**AIM**
Exactly reproduce each line of the listing that follows.

**DATASET CONTENT**

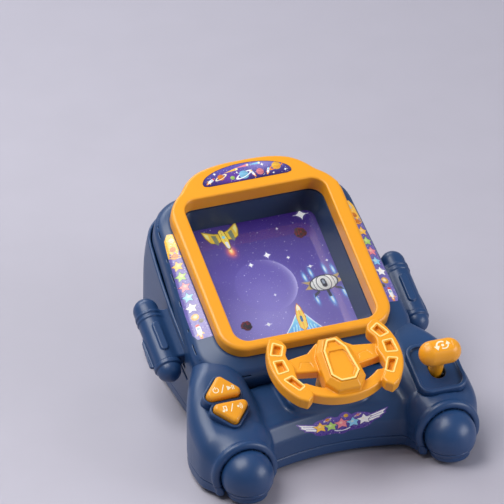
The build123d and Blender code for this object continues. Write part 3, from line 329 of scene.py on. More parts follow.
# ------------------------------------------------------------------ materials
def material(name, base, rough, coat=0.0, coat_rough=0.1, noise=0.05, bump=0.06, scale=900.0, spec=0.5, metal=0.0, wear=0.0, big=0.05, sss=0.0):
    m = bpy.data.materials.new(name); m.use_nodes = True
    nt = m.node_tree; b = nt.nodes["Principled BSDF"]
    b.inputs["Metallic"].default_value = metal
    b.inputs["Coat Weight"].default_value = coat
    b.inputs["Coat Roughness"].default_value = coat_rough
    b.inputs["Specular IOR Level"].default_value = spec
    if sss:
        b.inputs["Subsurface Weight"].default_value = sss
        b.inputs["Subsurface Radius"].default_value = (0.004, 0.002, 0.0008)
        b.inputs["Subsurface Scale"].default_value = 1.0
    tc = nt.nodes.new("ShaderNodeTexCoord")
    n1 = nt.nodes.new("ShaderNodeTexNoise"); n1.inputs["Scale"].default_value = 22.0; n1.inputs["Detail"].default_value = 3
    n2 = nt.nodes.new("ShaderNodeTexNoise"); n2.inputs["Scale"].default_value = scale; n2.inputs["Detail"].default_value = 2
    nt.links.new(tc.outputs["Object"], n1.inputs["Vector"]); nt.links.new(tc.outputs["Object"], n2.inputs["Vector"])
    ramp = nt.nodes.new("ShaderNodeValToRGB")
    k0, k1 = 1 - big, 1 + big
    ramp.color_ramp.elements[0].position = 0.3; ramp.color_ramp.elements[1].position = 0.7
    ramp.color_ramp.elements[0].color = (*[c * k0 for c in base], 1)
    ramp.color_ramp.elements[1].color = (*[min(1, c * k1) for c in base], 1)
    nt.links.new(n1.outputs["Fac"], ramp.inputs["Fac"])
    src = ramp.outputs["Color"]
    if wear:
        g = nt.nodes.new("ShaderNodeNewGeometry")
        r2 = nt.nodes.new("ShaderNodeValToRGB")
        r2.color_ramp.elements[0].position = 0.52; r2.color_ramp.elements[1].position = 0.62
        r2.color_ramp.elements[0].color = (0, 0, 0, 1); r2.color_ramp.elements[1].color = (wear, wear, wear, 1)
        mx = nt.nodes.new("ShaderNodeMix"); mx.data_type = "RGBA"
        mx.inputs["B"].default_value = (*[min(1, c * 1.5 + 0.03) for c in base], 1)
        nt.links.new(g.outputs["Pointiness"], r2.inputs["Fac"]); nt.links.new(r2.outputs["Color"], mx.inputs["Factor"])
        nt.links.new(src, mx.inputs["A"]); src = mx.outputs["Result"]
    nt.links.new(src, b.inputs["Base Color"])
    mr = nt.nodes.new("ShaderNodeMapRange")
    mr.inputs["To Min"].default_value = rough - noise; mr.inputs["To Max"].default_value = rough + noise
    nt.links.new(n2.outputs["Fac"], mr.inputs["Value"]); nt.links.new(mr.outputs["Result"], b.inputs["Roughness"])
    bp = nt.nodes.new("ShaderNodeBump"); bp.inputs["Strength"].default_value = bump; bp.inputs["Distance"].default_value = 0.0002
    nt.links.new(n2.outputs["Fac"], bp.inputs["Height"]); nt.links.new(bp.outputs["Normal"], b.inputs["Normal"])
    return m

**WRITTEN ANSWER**
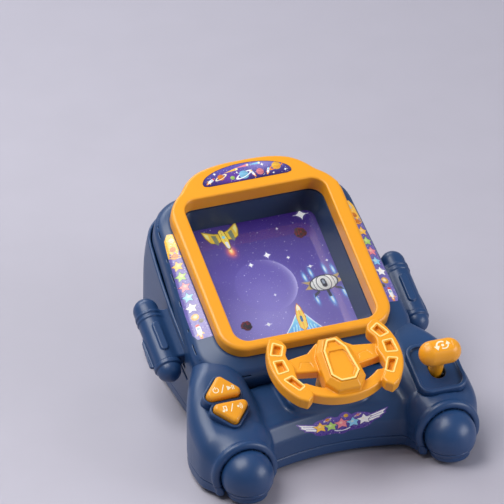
The build123d and Blender code for this object continues. Write part 3, from line 329 of scene.py on. More parts follow.
# ------------------------------------------------------------------ materials
def material(name, base, rough, coat=0.0, coat_rough=0.1, noise=0.05, bump=0.06, scale=900.0, spec=0.5, metal=0.0, wear=0.0, big=0.05, sss=0.0):
    m = bpy.data.materials.new(name); m.use_nodes = True
    nt = m.node_tree; b = nt.nodes["Principled BSDF"]
    b.inputs["Metallic"].default_value = metal
    b.inputs["Coat Weight"].default_value = coat
    b.inputs["Coat Roughness"].default_value = coat_rough
    b.inputs["Specular IOR Level"].default_value = spec
    if sss:
        b.inputs["Subsurface Weight"].default_value = sss
        b.inputs["Subsurface Radius"].default_value = (0.004, 0.002, 0.0008)
        b.inputs["Subsurface Scale"].default_value = 1.0
    tc = nt.nodes.new("ShaderNodeTexCoord")
    n1 = nt.nodes.new("ShaderNodeTexNoise"); n1.inputs["Scale"].default_value = 22.0; n1.inputs["Detail"].default_value = 3
    n2 = nt.nodes.new("ShaderNodeTexNoise"); n2.inputs["Scale"].default_value = scale; n2.inputs["Detail"].default_value = 2
    nt.links.new(tc.outputs["Object"], n1.inputs["Vector"]); nt.links.new(tc.outputs["Object"], n2.inputs["Vector"])
    ramp = nt.nodes.new("ShaderNodeValToRGB")
    k0, k1 = 1 - big, 1 + big
    ramp.color_ramp.elements[0].position = 0.3; ramp.color_ramp.elements[1].position = 0.7
    ramp.color_ramp.elements[0].color = (*[c * k0 for c in base], 1)
    ramp.color_ramp.elements[1].color = (*[min(1, c * k1) for c in base], 1)
    nt.links.new(n1.outputs["Fac"], ramp.inputs["Fac"])
    src = ramp.outputs["Color"]
    if wear:
        g = nt.nodes.new("ShaderNodeNewGeometry")
        r2 = nt.nodes.new("ShaderNodeValToRGB")
        r2.color_ramp.elements[0].position = 0.52; r2.color_ramp.elements[1].position = 0.62
        r2.color_ramp.elements[0].color = (0, 0, 0, 1); r2.color_ramp.elements[1].color = (wear, wear, wear, 1)
        mx = nt.nodes.new("ShaderNodeMix"); mx.data_type = "RGBA"
        mx.inputs["B"].default_value = (*[min(1, c * 1.5 + 0.03) for c in base], 1)
        nt.links.new(g.outputs["Pointiness"], r2.inputs["Fac"]); nt.links.new(r2.outputs["Color"], mx.inputs["Factor"])
        nt.links.new(src, mx.inputs["A"]); src = mx.outputs["Result"]
    nt.links.new(src, b.inputs["Base Color"])
    mr = nt.nodes.new("ShaderNodeMapRange")
    mr.inputs["To Min"].default_value = rough - noise; mr.inputs["To Max"].default_value = rough + noise
    nt.links.new(n2.outputs["Fac"], mr.inputs["Value"]); nt.links.new(mr.outputs["Result"], b.inputs["Roughness"])
    bp = nt.nodes.new("ShaderNodeBump"); bp.inputs["Strength"].default_value = bump; bp.inputs["Distance"].default_value = 0.0002
    nt.links.new(n2.outputs["Fac"], bp.inputs["Height"]); nt.links.new(bp.outputs["Normal"], b.inputs["Normal"])
    return m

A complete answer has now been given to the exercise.